◆ **Given problem**
The lines below are to be quoted exactly, from the first through the one that contains "foot rests on.".

-- start --

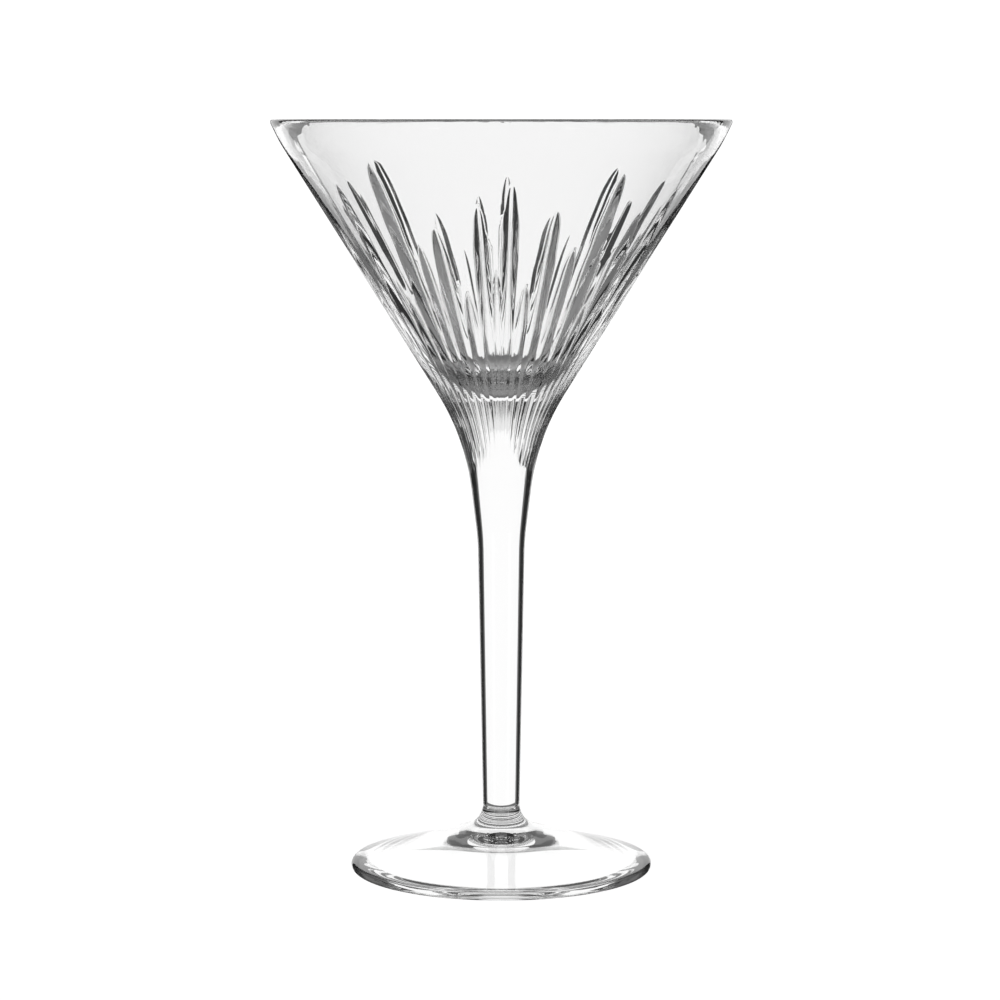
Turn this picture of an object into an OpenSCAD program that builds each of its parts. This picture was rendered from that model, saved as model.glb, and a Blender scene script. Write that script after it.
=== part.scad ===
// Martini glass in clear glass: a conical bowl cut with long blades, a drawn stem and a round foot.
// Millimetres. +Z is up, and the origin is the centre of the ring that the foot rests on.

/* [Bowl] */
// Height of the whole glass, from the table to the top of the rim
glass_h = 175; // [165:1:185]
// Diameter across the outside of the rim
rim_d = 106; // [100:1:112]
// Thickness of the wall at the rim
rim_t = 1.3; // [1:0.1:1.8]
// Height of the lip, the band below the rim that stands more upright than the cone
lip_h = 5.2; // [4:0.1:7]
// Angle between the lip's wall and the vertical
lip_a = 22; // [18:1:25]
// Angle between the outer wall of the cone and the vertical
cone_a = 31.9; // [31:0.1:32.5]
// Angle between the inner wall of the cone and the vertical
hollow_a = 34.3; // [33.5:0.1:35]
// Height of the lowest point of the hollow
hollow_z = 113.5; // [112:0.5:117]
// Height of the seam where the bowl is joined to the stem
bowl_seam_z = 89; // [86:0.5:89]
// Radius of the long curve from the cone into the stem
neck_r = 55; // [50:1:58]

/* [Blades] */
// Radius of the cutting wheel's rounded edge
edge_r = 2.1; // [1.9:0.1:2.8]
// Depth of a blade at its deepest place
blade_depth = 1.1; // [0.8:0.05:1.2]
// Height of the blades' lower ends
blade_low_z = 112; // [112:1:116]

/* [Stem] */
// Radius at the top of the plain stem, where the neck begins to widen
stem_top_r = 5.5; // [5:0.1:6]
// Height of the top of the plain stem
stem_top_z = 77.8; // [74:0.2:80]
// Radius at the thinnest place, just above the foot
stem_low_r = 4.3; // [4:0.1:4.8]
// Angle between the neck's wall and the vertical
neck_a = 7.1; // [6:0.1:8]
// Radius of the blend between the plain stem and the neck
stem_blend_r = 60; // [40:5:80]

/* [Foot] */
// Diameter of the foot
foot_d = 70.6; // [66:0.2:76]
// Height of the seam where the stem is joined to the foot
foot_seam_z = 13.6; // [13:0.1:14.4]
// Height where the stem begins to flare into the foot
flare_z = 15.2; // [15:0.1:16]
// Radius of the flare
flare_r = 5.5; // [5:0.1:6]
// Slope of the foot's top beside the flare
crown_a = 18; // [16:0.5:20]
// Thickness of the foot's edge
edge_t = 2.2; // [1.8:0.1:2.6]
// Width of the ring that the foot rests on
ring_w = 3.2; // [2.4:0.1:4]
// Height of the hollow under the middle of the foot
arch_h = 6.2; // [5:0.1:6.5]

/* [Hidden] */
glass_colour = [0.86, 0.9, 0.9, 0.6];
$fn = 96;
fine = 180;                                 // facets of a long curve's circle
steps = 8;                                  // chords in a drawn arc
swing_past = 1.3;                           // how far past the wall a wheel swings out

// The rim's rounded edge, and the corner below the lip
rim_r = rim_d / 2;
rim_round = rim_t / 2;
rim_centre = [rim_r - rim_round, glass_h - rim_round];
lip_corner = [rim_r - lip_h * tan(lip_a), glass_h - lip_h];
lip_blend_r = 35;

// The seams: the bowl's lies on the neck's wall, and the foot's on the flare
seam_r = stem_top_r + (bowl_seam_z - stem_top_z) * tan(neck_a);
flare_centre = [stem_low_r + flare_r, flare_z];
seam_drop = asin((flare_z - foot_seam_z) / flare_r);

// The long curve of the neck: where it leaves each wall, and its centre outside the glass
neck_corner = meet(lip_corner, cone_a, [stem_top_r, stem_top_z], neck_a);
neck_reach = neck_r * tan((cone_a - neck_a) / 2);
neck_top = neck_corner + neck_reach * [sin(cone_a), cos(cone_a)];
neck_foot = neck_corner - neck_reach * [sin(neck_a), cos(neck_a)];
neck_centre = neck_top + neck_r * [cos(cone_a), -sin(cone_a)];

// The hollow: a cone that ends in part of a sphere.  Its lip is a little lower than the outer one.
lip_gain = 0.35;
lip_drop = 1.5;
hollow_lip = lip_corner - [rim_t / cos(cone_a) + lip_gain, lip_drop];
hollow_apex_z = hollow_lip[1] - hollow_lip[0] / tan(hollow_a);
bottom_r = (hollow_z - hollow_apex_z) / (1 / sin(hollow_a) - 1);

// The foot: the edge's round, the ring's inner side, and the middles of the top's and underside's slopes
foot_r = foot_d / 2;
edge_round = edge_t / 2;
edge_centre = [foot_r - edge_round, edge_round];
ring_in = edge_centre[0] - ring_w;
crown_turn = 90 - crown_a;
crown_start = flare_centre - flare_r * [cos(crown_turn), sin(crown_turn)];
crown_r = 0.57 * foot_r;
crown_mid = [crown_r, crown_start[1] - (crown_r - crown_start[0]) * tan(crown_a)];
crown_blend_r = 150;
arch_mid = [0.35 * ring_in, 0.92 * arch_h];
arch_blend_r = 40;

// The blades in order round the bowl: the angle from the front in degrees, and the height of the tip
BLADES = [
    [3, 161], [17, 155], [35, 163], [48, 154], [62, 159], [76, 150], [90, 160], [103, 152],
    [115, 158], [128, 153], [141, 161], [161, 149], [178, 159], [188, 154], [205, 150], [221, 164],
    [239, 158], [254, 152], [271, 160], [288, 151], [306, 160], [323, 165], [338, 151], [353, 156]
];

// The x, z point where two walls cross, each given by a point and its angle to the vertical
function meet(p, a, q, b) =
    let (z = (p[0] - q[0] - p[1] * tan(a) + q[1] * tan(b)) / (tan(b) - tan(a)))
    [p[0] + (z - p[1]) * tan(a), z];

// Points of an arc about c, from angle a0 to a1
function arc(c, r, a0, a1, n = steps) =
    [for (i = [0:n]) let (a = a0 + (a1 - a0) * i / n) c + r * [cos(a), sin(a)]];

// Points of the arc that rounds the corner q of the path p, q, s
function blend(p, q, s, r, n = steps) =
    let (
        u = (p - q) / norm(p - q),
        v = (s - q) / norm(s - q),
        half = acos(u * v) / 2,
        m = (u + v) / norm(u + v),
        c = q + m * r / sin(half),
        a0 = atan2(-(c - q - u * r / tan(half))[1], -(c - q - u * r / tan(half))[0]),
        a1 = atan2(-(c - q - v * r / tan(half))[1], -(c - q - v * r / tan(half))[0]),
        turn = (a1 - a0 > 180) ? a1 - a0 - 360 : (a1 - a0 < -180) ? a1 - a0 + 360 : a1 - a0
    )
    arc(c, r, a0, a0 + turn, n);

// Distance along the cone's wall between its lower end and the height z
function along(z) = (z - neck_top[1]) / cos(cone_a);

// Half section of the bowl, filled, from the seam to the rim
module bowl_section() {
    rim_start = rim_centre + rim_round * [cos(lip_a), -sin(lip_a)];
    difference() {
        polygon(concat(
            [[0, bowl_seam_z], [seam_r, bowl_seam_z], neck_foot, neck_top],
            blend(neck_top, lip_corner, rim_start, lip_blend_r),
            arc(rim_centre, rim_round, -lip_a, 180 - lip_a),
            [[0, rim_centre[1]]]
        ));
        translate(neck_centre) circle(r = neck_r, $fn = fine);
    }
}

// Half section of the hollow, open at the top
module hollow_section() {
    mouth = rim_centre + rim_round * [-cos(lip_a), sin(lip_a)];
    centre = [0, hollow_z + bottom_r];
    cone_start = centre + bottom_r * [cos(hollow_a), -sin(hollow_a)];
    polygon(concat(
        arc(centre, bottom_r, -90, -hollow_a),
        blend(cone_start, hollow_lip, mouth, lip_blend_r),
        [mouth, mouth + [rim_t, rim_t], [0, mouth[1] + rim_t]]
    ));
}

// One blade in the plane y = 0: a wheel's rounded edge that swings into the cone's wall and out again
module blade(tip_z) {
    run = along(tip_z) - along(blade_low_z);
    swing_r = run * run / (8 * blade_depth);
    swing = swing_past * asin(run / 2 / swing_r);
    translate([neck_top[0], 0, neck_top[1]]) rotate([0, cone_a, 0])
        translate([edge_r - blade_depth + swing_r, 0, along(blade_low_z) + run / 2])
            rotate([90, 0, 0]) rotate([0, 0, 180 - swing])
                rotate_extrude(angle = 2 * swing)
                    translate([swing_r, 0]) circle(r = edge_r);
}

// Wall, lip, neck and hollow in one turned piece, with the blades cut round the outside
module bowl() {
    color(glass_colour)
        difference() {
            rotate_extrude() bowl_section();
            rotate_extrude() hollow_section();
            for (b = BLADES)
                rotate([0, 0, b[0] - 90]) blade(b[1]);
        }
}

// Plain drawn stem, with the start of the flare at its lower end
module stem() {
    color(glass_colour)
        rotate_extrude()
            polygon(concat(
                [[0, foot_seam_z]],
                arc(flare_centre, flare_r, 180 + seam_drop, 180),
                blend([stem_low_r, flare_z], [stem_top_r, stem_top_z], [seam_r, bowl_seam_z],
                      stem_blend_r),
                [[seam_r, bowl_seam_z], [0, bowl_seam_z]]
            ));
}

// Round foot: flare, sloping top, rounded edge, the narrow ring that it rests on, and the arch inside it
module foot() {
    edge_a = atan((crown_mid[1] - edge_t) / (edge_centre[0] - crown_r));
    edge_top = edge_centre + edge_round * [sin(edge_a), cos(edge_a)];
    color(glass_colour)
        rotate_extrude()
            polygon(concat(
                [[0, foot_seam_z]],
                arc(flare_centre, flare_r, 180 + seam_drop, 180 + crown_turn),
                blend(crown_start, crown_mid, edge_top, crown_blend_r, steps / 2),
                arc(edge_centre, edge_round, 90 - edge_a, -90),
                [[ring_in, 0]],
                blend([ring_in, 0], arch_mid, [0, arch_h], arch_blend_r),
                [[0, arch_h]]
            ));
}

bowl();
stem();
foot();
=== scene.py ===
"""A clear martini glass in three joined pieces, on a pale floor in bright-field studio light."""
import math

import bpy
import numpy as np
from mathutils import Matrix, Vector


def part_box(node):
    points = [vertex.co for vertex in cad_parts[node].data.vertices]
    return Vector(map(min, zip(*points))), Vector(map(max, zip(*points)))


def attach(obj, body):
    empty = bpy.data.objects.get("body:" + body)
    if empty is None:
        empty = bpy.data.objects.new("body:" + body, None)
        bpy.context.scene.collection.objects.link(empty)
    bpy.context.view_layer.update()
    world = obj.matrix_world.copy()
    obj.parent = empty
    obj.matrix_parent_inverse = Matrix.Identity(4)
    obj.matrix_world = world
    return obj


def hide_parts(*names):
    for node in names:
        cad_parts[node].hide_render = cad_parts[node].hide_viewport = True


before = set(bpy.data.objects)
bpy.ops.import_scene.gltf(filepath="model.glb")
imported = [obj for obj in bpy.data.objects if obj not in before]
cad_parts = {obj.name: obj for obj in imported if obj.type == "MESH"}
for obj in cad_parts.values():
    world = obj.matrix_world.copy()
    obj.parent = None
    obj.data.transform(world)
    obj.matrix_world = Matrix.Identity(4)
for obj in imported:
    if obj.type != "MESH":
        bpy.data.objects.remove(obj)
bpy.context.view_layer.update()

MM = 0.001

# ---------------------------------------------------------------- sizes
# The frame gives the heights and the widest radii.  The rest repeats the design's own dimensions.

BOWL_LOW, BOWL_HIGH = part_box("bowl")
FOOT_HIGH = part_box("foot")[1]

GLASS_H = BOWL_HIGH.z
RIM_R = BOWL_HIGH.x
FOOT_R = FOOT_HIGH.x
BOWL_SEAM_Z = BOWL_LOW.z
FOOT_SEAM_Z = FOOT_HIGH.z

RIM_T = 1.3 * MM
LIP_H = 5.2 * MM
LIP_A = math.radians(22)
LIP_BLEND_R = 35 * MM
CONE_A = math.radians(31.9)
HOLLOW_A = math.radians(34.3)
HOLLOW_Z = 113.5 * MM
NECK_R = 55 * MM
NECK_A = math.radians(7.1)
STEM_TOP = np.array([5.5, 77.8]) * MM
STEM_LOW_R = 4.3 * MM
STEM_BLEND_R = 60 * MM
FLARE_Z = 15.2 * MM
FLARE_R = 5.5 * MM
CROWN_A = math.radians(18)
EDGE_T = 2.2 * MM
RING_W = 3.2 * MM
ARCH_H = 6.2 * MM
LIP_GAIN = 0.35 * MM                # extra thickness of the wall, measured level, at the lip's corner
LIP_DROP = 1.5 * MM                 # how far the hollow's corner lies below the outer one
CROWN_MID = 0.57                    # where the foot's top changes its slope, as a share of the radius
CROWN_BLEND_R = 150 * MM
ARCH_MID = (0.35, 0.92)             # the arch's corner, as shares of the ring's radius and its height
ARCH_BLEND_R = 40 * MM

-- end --

◆ **Response**
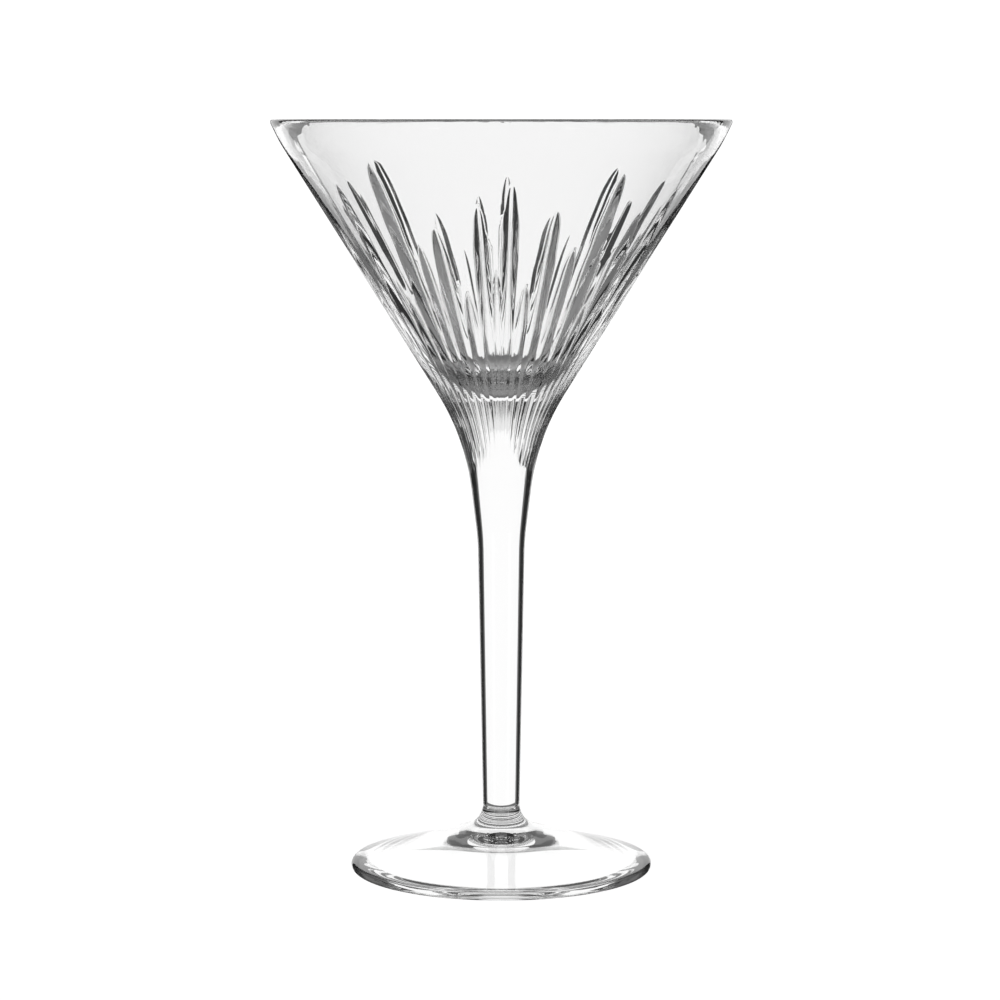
Turn this picture of an object into an OpenSCAD program that builds each of its parts. This picture was rendered from that model, saved as model.glb, and a Blender scene script. Write that script after it.
=== part.scad ===
// Martini glass in clear glass: a conical bowl cut with long blades, a drawn stem and a round foot.
// Millimetres. +Z is up, and the origin is the centre of the ring that the foot rests on.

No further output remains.